British Airways, owned by IAG, said in April it would need to axe up to 12,000 of its 42,000 staff to survive the Covid-19 pandemic and remain competitive
Thousands of British Airways staff will be sent letters telling them they have lost their jobs on Friday, as the airline pushes ahead with a plan to cut employee numbers by 29 percent in the face of bitter opposition from unions.
British Airways, owned by IAG, said in April it would need to axe up to 12,000 of its 42,000 staff to survive the Covid-19 pandemic and remain competitive.
But the plan has met fierce resistance from cabin crew union Unite which said on Friday it would also keep fighting against pay cuts for existing staff.
BA said that 6,000 employees had decided to take voluntary redundancy, while thousands of others would receive a letter in the coming days to tell them their fate.
Following a selection process, staff will hear whether they still have a job or not, and if they do, whether they will be required to accept a new contract or stay on their old one.

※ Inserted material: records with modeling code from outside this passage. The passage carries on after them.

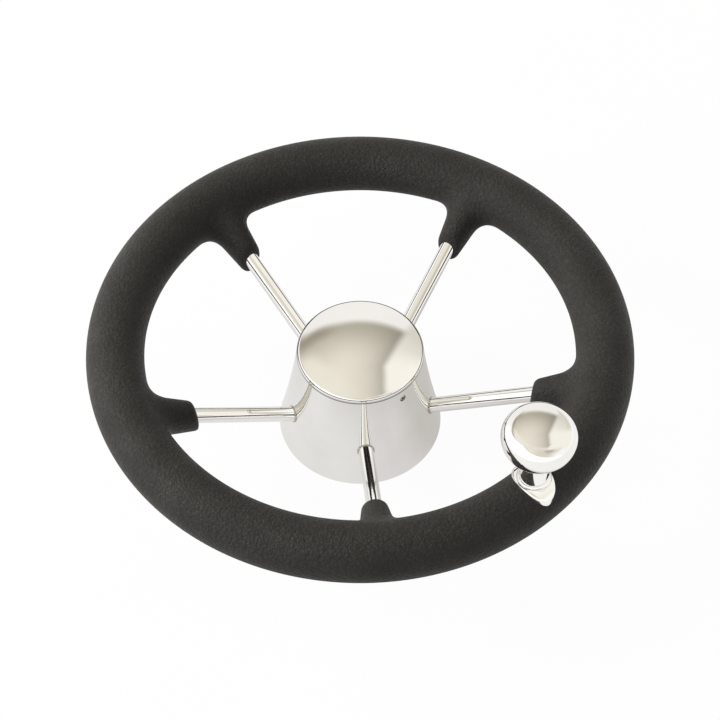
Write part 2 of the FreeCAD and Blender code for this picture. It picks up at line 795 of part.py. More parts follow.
grub_first = spigot_outer + dim.grub_tip_gap
grub_last = grub_first + dim.grub_len
grub_body = grub_cylinder("grub_body", dim.grub_d / 2.0, grub_first, grub_last)
grub_hex = hexagon("grub_hex", dim.grub_hex_af, GRUB_HEX_CUTTER)
lay_on_grub_axis(grub_hex, grub_last - dim.grub_hex_deep)
grub_socketed = cut("grub_socketed", grub_body, grub_hex)
grub_edges = find_edges(
    grub_socketed,
    lambda edge: edge.Curve.TypeId == "Part::GeomCircle"
    and abs(edge.Curve.Radius - dim.grub_d.number / 2.0) < 1e-6,
)
cap_grub_screw = dress(
    "Chamfer", "cap_grub_screw", grub_socketed, grub_edges, dim.grub_chamfer
)

# ---------------------------------------------------------------- shaft washer and nut
nut_low = dim.boss_high + dim.washer_thick
shaft_washer = turned(
    "shaft_washer",
    [
        (dim.washer_hole_d / 2.0, dim.boss_high),
        (dim.washer_radius - dim.washer_chamfer, dim.boss_high),
        (dim.washer_radius, dim.boss_high + dim.washer_chamfer),
        (dim.washer_radius, nut_low),
        (dim.washer_hole_d / 2.0, nut_low),
    ],
)
nut_prism = hexagon("nut_prism", dim.nut_af, dim.nut_high)
place(nut_prism, z=nut_low)
# the turned blank trims the hexagon's corners and holds the thread's bore
nut_top = nut_low + dim.nut_high
nut_flat = dim.nut_af / 2.0
nut_bore = dim.nut_hole_d / 2.0
nut_mouth = nut_bore + dim.nut_hole_chamfer
nut_outer = dim.nut_af / math.sqrt(3.0) + dim.nut_corner_over
nut_blank = turned(
    "nut_blank",
    [
        (nut_mouth, nut_low),
        (nut_flat, nut_low),
        (nut_outer, nut_low + dim.nut_corner_high),
        (nut_outer, nut_top - dim.nut_corner_high),
        (nut_flat, nut_top),
        (nut_mouth, nut_top),
        (nut_bore, nut_top - dim.nut_hole_chamfer),
        (nut_bore, nut_low + dim.nut_hole_chamfer),
    ],
)
shaft_nut = common("shaft_nut", nut_prism, nut_blank)
doc.recompute()

# ---------------------------------------------------------------- pedestal saddle
SADDLE_COLUMN_LIFT = 1.0  # column's start above the rim plane
SADDLE_COLUMN_HIGH = 30.0  # column's length, past the saddle's skin

half_grip = dim.grip_d / 2.0
saddle_radius = half_grip + dim.saddle_thick
saddle_skin = rim_torus("saddle_skin", saddle_radius)
oval = doc.addObject("Part::Ellipse", "saddle_oval")
bind(oval, MajorRadius=dim.saddle_half_l, MinorRadius=dim.saddle_half_w)
oval.Placement = Placement(
    Vector(), Rotation(UP, dim.knob_azimuth.number + dim.saddle_turn.number)
)
place(oval, knob_x, knob_y, dim.rim_z + SADDLE_COLUMN_LIFT)
column = doc.addObject("Part::Extrusion", "saddle_column")
column.Base = oval
column.DirMode = "Custom"
column.Dir = UP
bind(column, LengthFwd=SADDLE_COLUMN_HIGH)
column.Solid = True
saddle_plate = common("saddle_plate", column, saddle_skin)
saddle_blank = cut("saddle_blank", saddle_plate, grip_envelope)


def is_saddle_rim(edge):
    """An edge on the saddle's upper skin."""
    points = points_on(edge, (0.03, 0.37, 0.66, 0.97))
    return all(abs(rim_distance(p) - saddle_radius.number) <= 1e-2 for p in points)


saddle_rim = find_edges(saddle_blank, is_saddle_rim)
saddle = dress("Fillet", "saddle", saddle_blank, saddle_rim, dim.saddle_round)

# ---------------------------------------------------------------- knob pedestal
crown_z = dim.rim_z + half_grip
stem_low = crown_z + dim.stem_lift
fillet_foot = dim.stem_radius + dim.collar_fillet
fillet_top = dim.collar_top + dim.collar_fillet
fillet_reach = dim.collar_fillet * math.sqrt(0.5)
stem_turned = turned(
    "stem_turned",
    [
        (0.0, stem_low),
        (dim.collar_radius, stem_low),
        (dim.collar_radius, dim.collar_top - dim.collar_edge),
        (fillet_foot, dim.collar_top),
        (
            dim.stem_radius,
            fillet_top,
            (fillet_foot - fillet_reach, fillet_top - fillet_reach),
        ),
        (dim.stem_radius, dim.stem_top - dim.stem_chamfer),
        (dim.stem_radius - dim.stem_chamfer, dim.stem_top),
        (0.0, dim.stem_top),
    ],
)
at_knob(stem_turned)
foot = knob_cylinder("pedestal_foot", dim.spigot_radius, dim.rim_z, crown_z + OVERRUN)
foot_coped = cut("foot_coped", foot, core_envelope)
stem_and_saddle = joined("stem_and_saddle", stem_turned, saddle)
with_foot = joined("with_foot", stem_and_saddle, foot_coped)
bolt_tap = knob_cylinder(
    "bolt_tap", dim.bolt_d / 2.0, dim.rim_z, dim.rim_z + dim.bolt_tap_deep
)
spindle_low = dim.stem_top - dim.spindle_thread_len
spindle_tap = knob_cylinder(
    "spindle_tap",
    dim.spindle_thread_d / 2.0,
    spindle_low - dim.spindle_tap_extra,
    dim.stem_top,
)
bolt_tapped = cut("bolt_tapped", with_foot, bolt_tap, keep_faces=True)
knob_pedestal = cut("knob_pedestal", bolt_tapped, spindle_tap, keep_faces=True)
doc.recompute()

# ---------------------------------------------------------------- knob bolt washer
WASHER_TRIM_SIZE = 20.0  # trimming cylinder's radius, and its top above the rim plane
WASHER_DRILL_OVER = 5.0  # drill's reach below the washer and above the rim plane

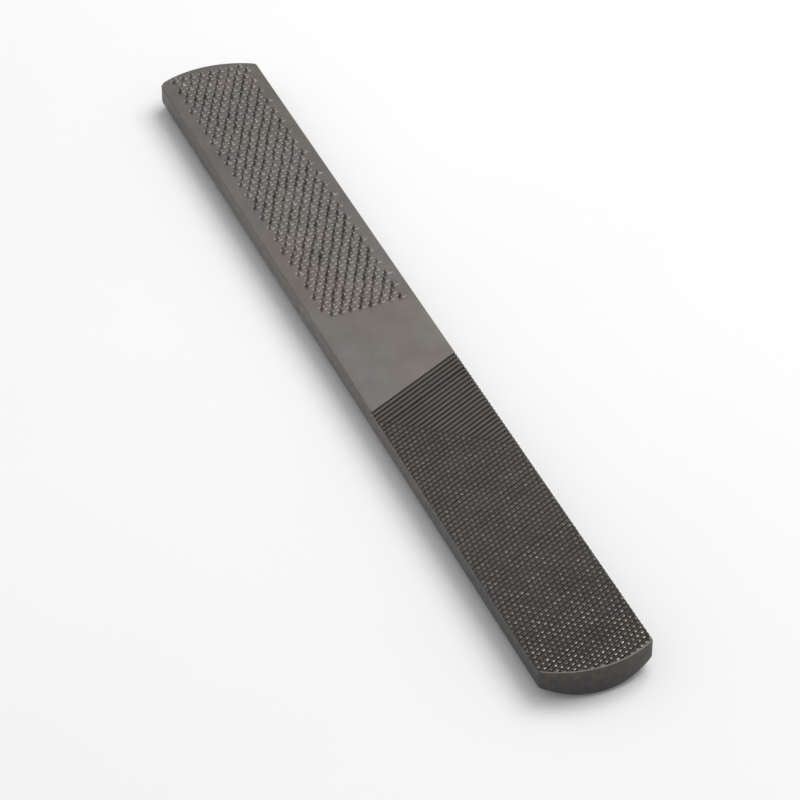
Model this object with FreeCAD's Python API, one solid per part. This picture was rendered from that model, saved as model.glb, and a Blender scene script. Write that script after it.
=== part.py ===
import FreeCAD, Part
import math
import os

from FreeCAD import Vector

# A two-ended, half-round wood rasp and file: one flat bar of hardened steel with a rounded
# back, no handle and no moving parts.  Each face is half rasp and half file, and the back
# carries the same two cuts turned end for end.  The bar is divided into the plain blank and
# the four toothed layers that are cut on it, which meet it face to face.
#
# Frame: +X runs along the bar from the rasp end of the flat face to its file end, +Y runs
# across it, and +Z stands out of the flat face.  The bar lies on its round back, and the
# origin is below its middle, level with the lowest tooth tips.  Sizes are in millimetres.

# The bar
LENGTH = 200.0
WIDTH = 21.5
THICKNESS = 5.6
WALL_HEIGHT = 3.6
END_RISE = 2.95
CORNER_RADIUS = 1.0
WORN_CORNER_RADIUS = 2.8

# How deep the toothed layers reach below the plain surface
LAYER_DEPTH = 0.8

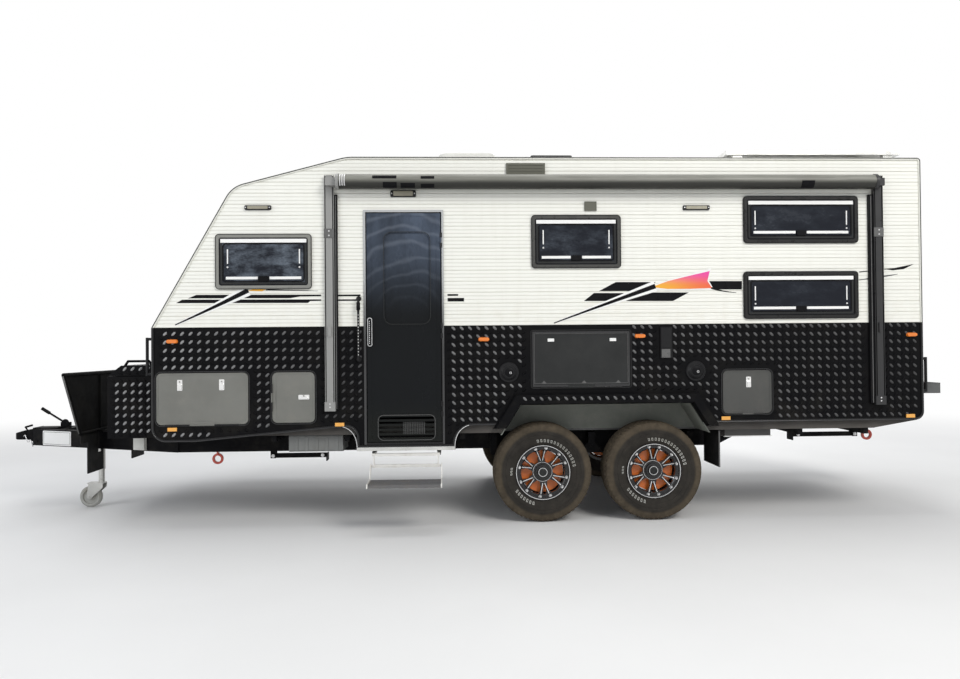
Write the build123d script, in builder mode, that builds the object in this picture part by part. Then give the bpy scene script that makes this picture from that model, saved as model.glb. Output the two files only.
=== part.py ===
"""A twin-axle off-road travel caravan. Millimetres, Z up, standing on z = 0, nose towards -X, door side -Y."""

from build123d import *
from math import asin, atan2, cos, degrees, hypot, sin
import os

os.makedirs("parts", exist_ok=True)

# Body
body_width = 2440
half_width = body_width / 2
front_x = -2490
rear_x = 3700
roof_z = 2905
belt_z = 1560
wall = 35
inner_half = half_width - wall
# The step and awning stand out further than anything on the far side, so the middle of the whole is off the body's.
centre_y = 140

# Heights of the body and chassis are told from a datum above the ground, those of the wheels from the ground.
datum_z = 30

# Planes through the middle of the body, at the datum: side view, plan and cross section
middle = Plane(origin=(0, centre_y, datum_z), x_dir=(1, 0, 0), z_dir=(0, -1, 0))
base = Plane(origin=(0, centre_y, datum_z))
across = Plane(origin=(0, centre_y, datum_z), x_dir=(0, 1, 0), z_dir=(1, 0, 0))

# Upper wall boards: height of one, and the V groove between two
board = 88
board_groove = 4.2

# Floor and chassis
floor_z = 700
floor_top_z = 785
rail_bottom_z = 520
rail_y = 720
rail_width = 50
rail_rear_x = 3560
a_frame_join_x = -2450
a_frame_nose_x = -4000
a_frame_top_z = 670
nose_half_spacing = 62

# Axles and wheels
axle_mid_x = 1040
axle_gap = 905
wheel_z = 400
tyre_radius = 400
tyre_width = 265
wheel_y = 1035
rim_radius = 222
bead_radius = 203.2
bore_radius = 22
wheel_xs = {"front": axle_mid_x - axle_gap / 2, "rear": axle_mid_x + axle_gap / 2}

# Springs: four leaves bent to one centre, the main one rolled to an eye at each end
hub_z = wheel_z - datum_z
beam = 25
spring_y = 805
spring_width = 60
spring_half = 380
spring_radius = 1582
leaf = 9
leaf_halves = (300, 220, 150)
eye_bore = 8.3
pin_radius = 8
spring_low_z = hub_z + beam + 42
eye_reach = spring_radius - leaf - eye_bore
eye_angle = asin(spring_half / eye_reach)
eye_z = spring_low_z + spring_radius - eye_reach * cos(eye_angle)
rocker_x = axle_gap / 2 - spring_half
rocker_z = eye_z + 42
shackle_x = wheel_xs["rear"] + spring_half + 14
shackle_z = eye_z + 58

# Wheel arch, a trapezoid: half length at the foot and at the top
arch_x = 1095
arch_foot_half = 806
arch_top_half = 688
arch_foot_z = 735
arch_top_z = 922
arch_band = 92
arch_reach = 60
well_y = 850
well_skin = 8

# Entry door
door_x0, door_x1 = -811, -226
door_z0, door_z1 = 643, 2456
door_frame_width = 22
door_hinge_zs = (900, 1520, 2240)
gap = 5
sill_z = 600
hinge_out = 13
barrel_radius = 5.5
flange = 6

# Windows: name, x of the middle, height of the middle, width, height, near side, far side
window_rows = (
    ("front", -1616, 2075, 752, 436, True, True),
    ("kitchen", 861, 2225, 722, 427, True, True),
    ("upper_bunk", 2696, 2399, 947, 383, True, True),
    ("lower_bunk", 2691, 1787, 947, 385, True, False),
)
window_corner = 30
window_border = 35
window_proud = 14

# Locker doors: name, x0, x1, z0, z1, corner radius, near side, far side
locker_rows = (
    ("tunnel", -2452, -1743, 798, 1202, 40, True, True),
    ("small", -1555, -1224, 805, 1201, 40, True, False),
    ("table", 500, 1286, 1064, 1507, 10, True, False),
    ("rear", 2040, 2439, 834, 1181, 40, True, False),
)
leaf_thick = 28
frame_lip = 14
opening_lip = 10

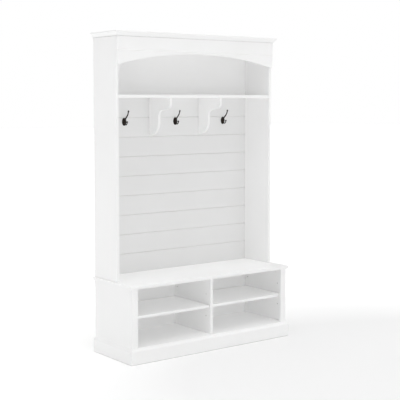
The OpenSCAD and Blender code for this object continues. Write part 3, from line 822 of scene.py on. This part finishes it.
def pale_floor():
    """A pale, matt studio floor with painted shade at the tree's foot, and a painted glow that brightens it,
    away from the tree, into the white behind it.
    """
    floor_paint = Finish("studio_floor", Roughness=0.85, IOR=1.2, Emission_Strength=1.0)
    darker, lighter = (0.88,) * 3, (0.888,) * 3
    shade = (0.3, 0.3, 0.3, 1)
    tone = floor_paint.ramp(floor_paint.noise(0.8), [(0.3, darker), (0.7, lighter)])
    # painted shade: the floor turns dark grey in the narrow crevice at the tree's foot
    tone = floor_paint.blend(floor_paint.crevice_shade(CREVICE_SHADE_REACH), tone, shade)
    # painted light: the floor glows, though it is no lamp, more with distance from one spot in front of the
    # tree, which leaves a painted soft shadow there
    ends = {0: floor_paint.place, 1: PAINTED_SHADOW_AT}
    distance = floor_paint.node("ShaderNodeVectorMath", {"operation": "DISTANCE"}, ends, out="Value")
    fade = [(FADE_START / FADE_END, (0, 0, 0)), (1.0, (FADE_GLOW,) * 3)]
    glow = floor_paint.ramp(distance / FADE_END, fade)
    mesh = bpy.data.meshes.new("floor")
    corners = [(-1, -1), (1, -1), (1, 1), (-1, 1)]
    mesh.from_pydata([(x * FLOOR_REACH, y * FLOOR_REACH, 0) for x, y in corners], [], [(0, 1, 2, 3)])
    floor = add_object("floor", mesh, floor_paint.wear(Base_Color=tone, Emission_Color=glow))


def soft_sky(light):
    """Even white light from all round, with a clean white behind the tree."""
    world = bpy.data.worlds.new("studio")
    world.use_nodes = True
    bpy.context.scene.world = world
    sky = Graph(world.node_tree)
    around = world.node_tree.nodes["Background"]
    around.inputs["Color"].default_value = (1, 1, 1, 1)
    seen = sky.node("ShaderNodeLightPath", out="Is Camera Ray")
    sky.plug(seen * (1 - light) + light, around.inputs["Strength"])


def sunlight(name, comes_from, strength, spread=80, shadows=True):
    """Very soft parallel light, the same all over the floor. The spread is in degrees."""
    lamp = bpy.data.lights.new(name, "SUN")
    lamp.energy = strength
    lamp.angle = math.radians(spread)
    lamp.use_shadow = shadows
    lamp.cycles.use_multiple_importance_sampling = shadows
    sun = bpy.data.objects.new(name, lamp)
    bpy.context.scene.collection.objects.link(sun)
    sun.rotation_mode = "QUATERNION"
    sun.rotation_quaternion = (-Vector(comes_from)).to_track_quat("-Z", "Y")


def camera():
    """A long lens from the front left, nearly level, with a little downward shift."""
    lens = bpy.data.cameras.new("camera")
    lens.lens = 87.8
    lens.sensor_width = 36
    lens.shift_y = -0.07
    lens.clip_end = 200
    eye = bpy.data.objects.new("camera", lens)
    bpy.context.scene.collection.objects.link(eye)
    eye.location = EYE
    eye.rotation_euler = (math.radians(90 - EYE_DOWN), 0, math.radians(-EYE_RIGHT))
    bpy.context.scene.camera = eye


pale_floor()
soft_sky(light=0.36)
sunlight("overhead", (0, 0, 1), 1.15)
sunlight("front_key", (0, -1, 1), 0.38)
sunlight("left_key", (-1, 0, 1), 0.22, spread=40)
sunlight("overhead_fill", (0, -0.5, 0.9), 0.53, shadows=False)
sunlight("left_fill", (-1, -0.3, 0.1), 0.24, shadows=False)
sunlight("right_fill", (1, -0.3, 0.1), 0.1, shadows=False)
sunlight("front_fill", (0, -1, 0.1), 0.06, shadows=False)
camera()
bpy.context.scene.view_settings.view_transform = "Standard"
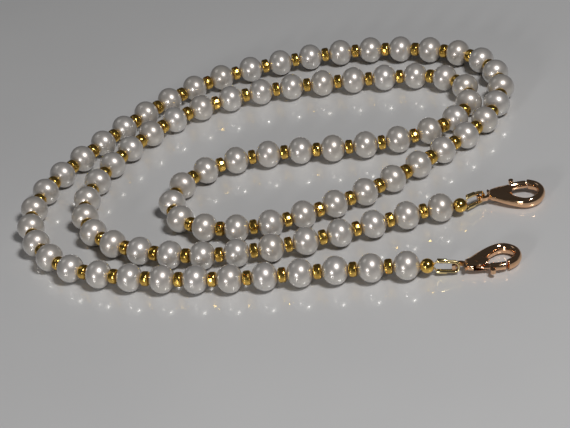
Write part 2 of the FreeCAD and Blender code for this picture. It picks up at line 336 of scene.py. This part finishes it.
# Metals: body colour, worn colour, roughness, and the fineness and depth of the tumbling marks
metalFinishes = {
    "goldBead": {"colour": rgb(0.92, 0.60, 0.14), "worn": rgb(0.70, 0.38, 0.05), "roughness": 0.16,
                 "markScale": 1400.0, "markDepth": 0.02 * mm},
    "goldFitting": {"colour": rgb(0.92, 0.74, 0.38), "worn": rgb(0.80, 0.55, 0.22), "roughness": 0.14,
                    "markScale": 1600.0, "markDepth": 0.01 * mm},
    "roseGold": {"colour": rgb(0.90, 0.58, 0.36), "worn": rgb(0.74, 0.42, 0.22), "roughness": 0.09,
                 "markScale": 1800.0, "markDepth": 0.006 * mm},
    "springSteel": {"colour": rgb(0.62, 0.61, 0.60), "worn": rgb(0.42, 0.41, 0.40), "roughness": 0.28,
                    "markScale": 2400.0, "markDepth": 0.01 * mm},
    "beadingWire": {"colour": rgb(0.80, 0.66, 0.36), "worn": rgb(0.55, 0.42, 0.20), "roughness": 0.35,
                    "markScale": 2600.0, "markDepth": 0.02 * mm},
}


# How every metal wears: in soft patches, wider than its marks
wearing = {
    "patchWidth": 4,            # in marks
    "patchDetail": 3.0,
    "markDetail": 4.0,
    "markRoughness": 0.6,
    "begins": 0.45,
    "isFull": 0.75,
    "share": 0.5,
    "markDulling": 0.10,
    "patchDulling": 0.05,
    "markStrength": 0.15,
}


def metalMaterial(name):
    look = metalFinishes[name]
    metal = Finish(name)
    patch = metal.noise(look["markScale"] / wearing["patchWidth"], wearing["patchDetail"])
    marks = metal.noise(look["markScale"], wearing["markDetail"], wearing["markRoughness"])
    stops = [(wearing["begins"], rgb(0, 0, 0)), (wearing["isFull"], rgb(1, 1, 1))]
    wear = metal.node("ShaderNodeValToRGB", {"stops": stops}, {"Fac": patch})
    dulling = wearing["markDulling"]
    return metal.surface({
        "Base Color": metal.mix(wear * wearing["share"], look["colour"], look["worn"]),
        "Roughness": look["roughness"] + dulling * (marks - 0.5) + wearing["patchDulling"] * wear,
        "Normal": metal.bump(marks, wearing["markStrength"], look["markDepth"]),
        "Metallic": 1.0,
    })


nacre = pearlMaterial()
metals = {name: metalMaterial(name) for name in metalFinishes}
print("materials done")


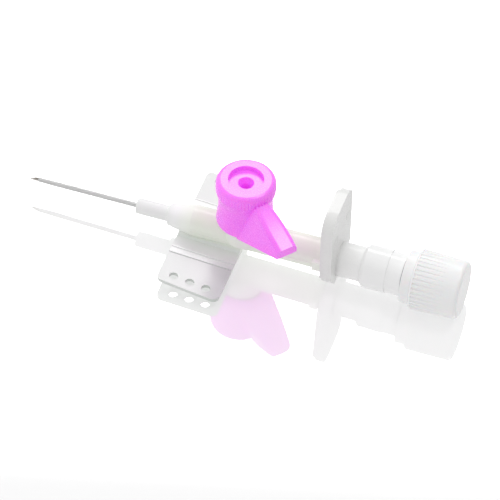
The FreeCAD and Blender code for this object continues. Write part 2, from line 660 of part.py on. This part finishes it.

Unite has accused BA of "industrial thuggery" and it is trying to win support from lawmakers to strip BA of airport slots.
BA is currently only flying about 20 percent of its normal schedule and burning through 20 million pounds per day.
"We are having to make difficult decisions and take every possible action now to protect as many jobs as possible," a spokesman for BA said.
Rival airlines Lufthansa and Air France-KLM have also announced job cuts.
Unite, which has already threatened BA with strike action, called on the airline to offer the same deal that it has agreed with its pilots to other staff.
"We will do everything in our power to prevent compulsory redundancies and attacks on workers' wages by a boardroom with billions in the bank," Unite said in a statement.
British Airways agreed a deal last week with pilots union BALPA for a pay cut of about 20 percent and some compulsory job cuts estimated around 270.